Basically, she took a number of stories from around the world and combined them into Gilead. I'd recommend the whole article as it goes into more details regarding her inspiration. Meanwhile, in other interviews, Atwood made connections to the lived experiences of enslaved women in the Antebellum United States which can shed some light on the matter of women's rights backsliding to the point of losing the right to read. Regarding that particular point, I would recommend a different article, "Both versions of The Handmaid’s Tale have a problem with racial erasure":

In Western fiction, dystopic stories often ask, "What if this atrocity had happened to white people instead?"

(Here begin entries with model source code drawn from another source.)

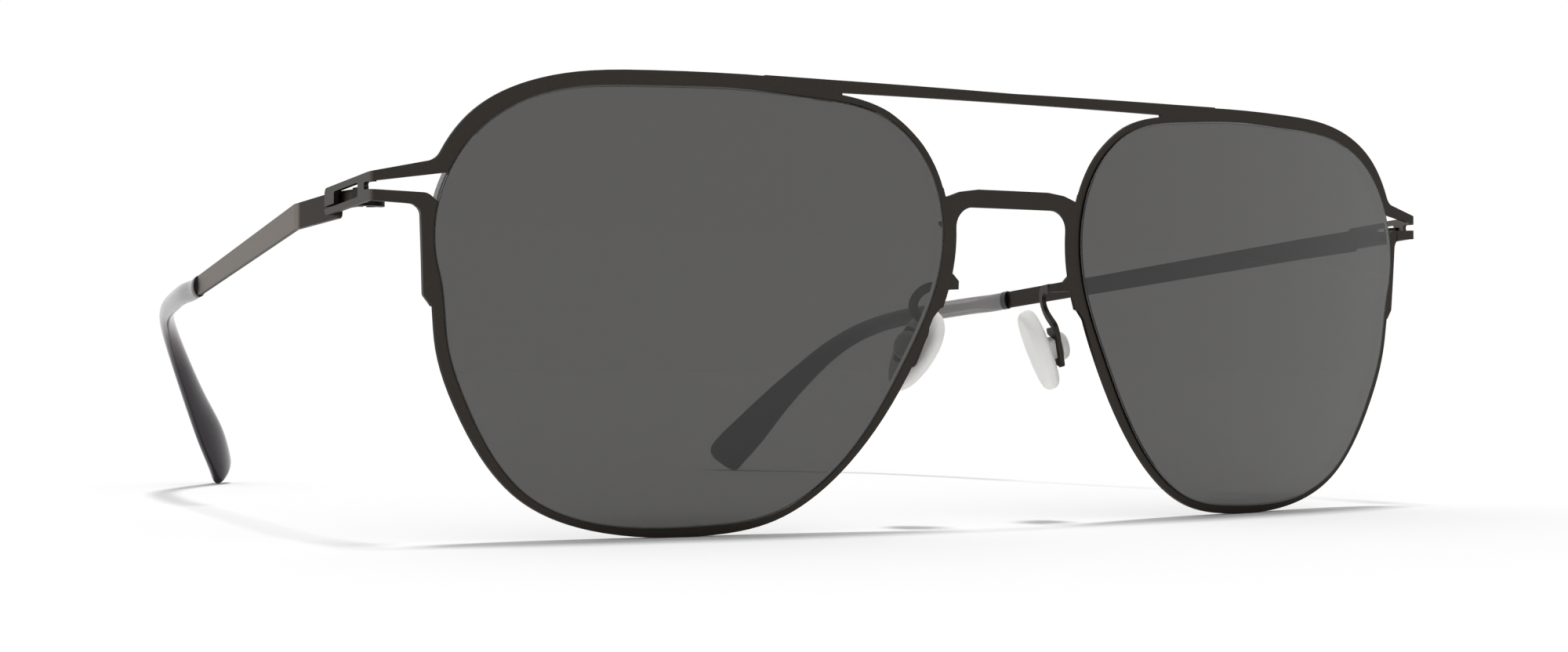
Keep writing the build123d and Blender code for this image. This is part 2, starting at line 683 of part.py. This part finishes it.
# ---------------------------------------------------------------- write the pieces
whole = {
    "brow_bar": brow_bar,
    "nose_bridge": nose_bridge,
    "rim_left": rim_left,
    "rim_right": rim_right,
    "lens_left": lens_left,
    "lens_right": lens_right,
}
sided = {
    "end_piece": end_piece_left,
    "hinge_clip": hinge_clip_left,
    "temple": temple_left,
    "tip_collar": tip_collar_left,
    "temple_tip": tip_left,
    "pad_arm": pad_arm_left,
    "pad_stud": pad_stud_left,
    "nose_pad": nose_pad_left,
}
for name, solid in sided.items():
    whole[name + "_left"] = solid
    whole[name + "_right"] = mirrored(solid)
front_most = lens_left.bounding_box().min.Y
rear_most = tip_left.bounding_box().max.Y
to_middle = Pos(0, -(front_most + rear_most) / 2, 0)
os.makedirs("parts", exist_ok=True)
for name, solid in whole.items():
    export_step(to_middle * solid, f"parts/{name}.step")
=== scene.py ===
import math

import bmesh
import bpy
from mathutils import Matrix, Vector


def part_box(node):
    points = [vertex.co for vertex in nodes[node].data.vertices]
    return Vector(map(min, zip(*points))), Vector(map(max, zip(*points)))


# Double-bridge aviator sunglasses, in metres: X towards the wearer's left, the front
# facing -Y, Z up, standing on both rims and both tips at Z = 0.

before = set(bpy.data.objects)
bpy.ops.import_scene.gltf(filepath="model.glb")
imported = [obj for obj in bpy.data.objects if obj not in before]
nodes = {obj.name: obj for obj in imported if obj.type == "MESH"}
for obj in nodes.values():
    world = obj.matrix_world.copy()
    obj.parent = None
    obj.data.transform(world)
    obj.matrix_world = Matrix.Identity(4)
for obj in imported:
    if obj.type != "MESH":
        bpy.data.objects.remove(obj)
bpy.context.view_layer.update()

# ---------------------------------------------------------------- picture and camera
# A 55 mm lens a quarter of a metre away, low, and about thirty degrees round to the
# wearer's right, so that the right temple and its tip show past the right lens.
front_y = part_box("lens_right")[0][1]
camera_place = Vector((-0.15924, front_y - 0.21409, 0.01816))
camera_aim = Vector((-0.02996, front_y + 0.0005, 0.02198))
camera_data = bpy.data.cameras.new("studio_camera")
camera = bpy.data.objects.new("studio_camera", camera_data)
bpy.context.collection.objects.link(camera)
camera_data.lens = 54.9
camera_data.sensor_width = 36.0
camera_data.clip_start = 0.005
camera_data.shift_x = 0.0015
camera_data.shift_y = 0.001
camera.location = camera_place
camera.rotation_euler = (camera_aim - camera_place).to_track_quat("-Z", "Y").to_euler()
bpy.context.scene.camera = camera
bpy.context.scene.view_settings.view_transform = "Standard"

# ---------------------------------------------------------------- table and daylight
# A white table in a white room, under a broad light straight above, so that the
# shadows lie right under the rims, the temples and the tips. Together the room and
# the light bring the open table to plain white, as far as it reaches.
room_light = 0.52
overhead_light = 0.5
overhead_spread = math.radians(9)
overhead_lean = (math.radians(-3), math.radians(2), 0)
table_reach = 6.0
white = (1, 1, 1, 1)


def add_node(tree, kind, settings, links):
    """Adds a node, sets its sockets and properties, and links its inputs."""
    node = tree.nodes.new(kind)
    for key, value in settings.items():
        if isinstance(key, int) or key in node.inputs:
            node.inputs[key].default_value = value
        else:
            setattr(node, key, value)
    for key, source in links.items():
        tree.links.new(source, node.inputs[key])
    return node


def new_material(name):
    """Empty node material and its tree."""
    material = bpy.data.materials.new(name)
    material.use_nodes = True
    material.node_tree.nodes.clear()
    return material, material.node_tree


def finish_material(material, tree, shader):
    """Sends a shader to the material's surface."""
    add_node(tree, "ShaderNodeOutputMaterial", {}, {"Surface": shader.outputs[0]})
    return material


# What is seen of the room, straight, mirrored or through the lenses, is plain white.
# What it lights is lit by less.
world = bpy.data.worlds.new("white_room")
bpy.context.scene.world = world
world.use_nodes = True
room = world.node_tree
room.nodes.clear()
path = add_node(room, "ShaderNodeLightPath", {}, {})
straight_or_mirrored = add_node(
    room, "ShaderNodeMath", {"operation": "MAXIMUM"},
    {0: path.outputs["Is Camera Ray"], 1: path.outputs["Is Glossy Ray"]},
)
seen = add_node(
    room, "ShaderNodeMath", {"operation": "MAXIMUM"},
    {0: straight_or_mirrored.outputs[0], 1: path.outputs["Is Transmission Ray"]},
)
glow = add_node(room, "ShaderNodeBackground", {"Color": white, "Strength": room_light}, {})
backdrop = add_node(room, "ShaderNodeBackground", {"Color": white, "Strength": 1.0}, {})
mixed = add_node(
    room, "ShaderNodeMixShader", {}, {0: seen.outputs[0], 1: glow.outputs[0], 2: backdrop.outputs[0]}
)
add_node(room, "ShaderNodeOutputWorld", {}, {"Surface": mixed.outputs[0]})

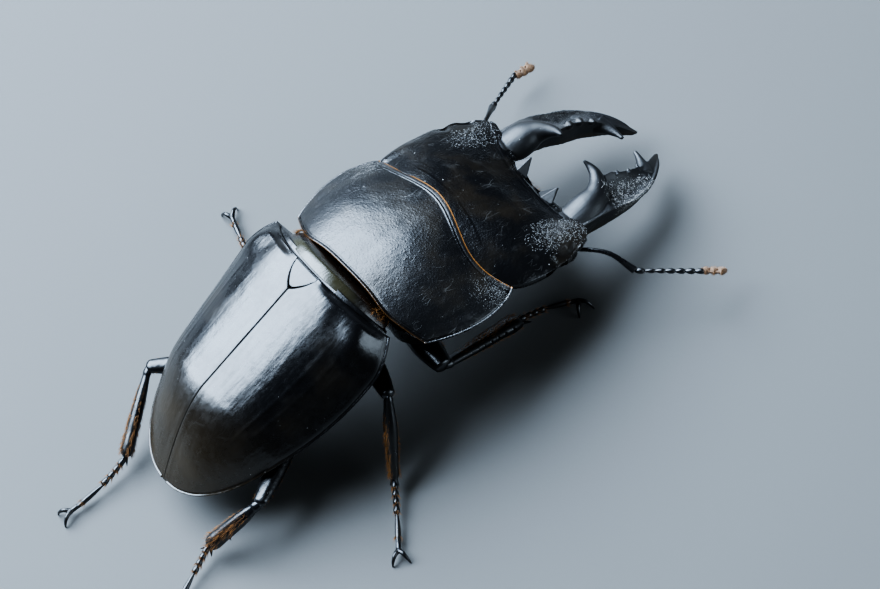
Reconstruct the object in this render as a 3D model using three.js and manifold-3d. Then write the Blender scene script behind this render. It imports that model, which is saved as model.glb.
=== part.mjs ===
// A large male stag beetle of the genus Dorcus, whole and life size, standing on its six feet.
// Millimetres, +Z up. The beetle faces -Y and its own left side is +X.
// Each body block has a frame of its own, in which places read as (forward, left, up).
import * as THREE from "three";
import { mergeVertices } from "three/addons/utils/BufferGeometryUtils.js";
import Module from "manifold-3d";

const wasm = await Module();
wasm.setup();

// ---------------------------------------------------------------- driving dimensions
const DEGREE = Math.PI / 180;
const FIT_GAP = 0.32; // clearance between neighbouring pieces of the body

// How the three blocks of the body are set: angles in degrees, pitch is nose up.
const STANCE = {
  centre: { x: -1.33, y: 1.31 }, // shift that puts the middle of the whole beetle over the origin
  hindbody: { up: 16.4, pitch: 20 },
  prothorax: { forward: 1.97, left: -0.7, up: -3.28, pitch: -17.7, yaw: 1.2, roll: 0.9 },
  head: { forward: 12.2, up: -1.96, pitch: -12.25, yaw: -5.7 },
};

const ELYTRA = {
  length: 30.3,
  halfWidth: 12.95,
  shoulderInset: 0.146, // share of the half width lost at the very front
  shoulderLength: 0.15, // share of the length over which it is won back
  apexDrop: 1.88, // how far the side rim sinks from shoulder to apex
  sideSag: 0.95, // extra dip of the rim along the flank
  ridge: 5.3, // height of the suture behind the scutellum
  ridgeFall: 0.6, // how far the ridge sinks evenly from base to apex
  declivity: 0.6, // share of the length at which the ridge starts to fall to the apex
  wallThickness: 1.0,
  rimThickness: 0.8,
  baseForward: 0.1,
  baseCurve: 0.5, // the base margin lies this much further back in the middle
  sutureGap: 0.3,
};
const SCUTELLUM = { halfWidth: 2.0, length: 3.3, thickness: 0.9 };
const PRONOTUM = {
  length: 12.2,
  rearHalfWidth: 12.15,
  frontHalfWidth: 12.5,
  sideBulge: 1.75,
  rearCrown: 3.95,
  frontCrown: 3.66,
  midCrown: 0.8,
  frontDrop: 1.96, // the rim sinks by this much from rear to front
  frontSkew: 0.8, // the front margin runs a little further forward on the left
  rimThickness: 0.8,
};
const PROSTERNUM = { depth: 4.2, widthShare: 0.9 };
const HEAD = {
  front: 11.2,
  frontCorner: 1.75, // the front corners reach this much further forward than the middle
  halfWidth: 12.85,
  widest: 4.5,
  crown: 3.2,
  frontFall: 3.6,
  depth: 4.9,
  rimThickness: 0.6,
  tuck: 1.6, // the neck is this much slimmer than the head where it enters the prothorax
  stations: [-3, -1.6, -0.6, 0.4, 2.4, 4.5, 6.6, 8.6, 10.1, 11.2],
};
const MESOTHORAX = {
  rear: 0.45,
  front: 4.6,
  halfWidth: 8.9,
  frontHalfWidth: 7.3,
  rearTop: 4.3,
  frontTop: -2.2,
  depth: 6.4,
};
const METATHORAX = { front: 0.2, rear: -11.6, inset: 1.3, belly: 6.0 };
const ABDOMEN = { front: -11.95, rear: -28.6, inset: 1.7, belly: 4.3, tailBelly: 1.0 };
const MANDIBLE = {
  steps: 11,
  sides: 9,
  toothWidth: 1.2,
  toothBreadth: 3.0,
  baseWidth: 2.65,
  endWidth: 1.35,
  height: 1.85,
};
const EYE = { forward: 9.6, left: 10.7, up: -1.75, long: 1.75, wide: 1.1, tall: 1.3 };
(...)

That was the formula more than 100 years ago, when H.G. Wells wrote The War of the Worlds, its narrator comparing the Martian invasion of Britain to Britain’s ruthless invasion of Tasmania. It’s the formula in Universal Pictures’ new franchise-starter The Mummy, which envisions a Middle Eastern woman bringing war to London, as Brits and Americans brought war to Iraq. And it’s the basis for Margaret Atwood's 1985 novel The Handmaid's Tale, which imagines a world in which white women are enslaved and sexually coerced as black women were under American slavery.

An example of this is related to your question: in the Antebellum United States, a free Black woman who traveled from the North to the South would lose her right to, or teach her children to, read. While the exact specifics would vary depending on state (some states didn't outlaw literacy as much as they outlawed formal instruction for enslaved children and adults), it was functionally the same as what Atwood described in her book.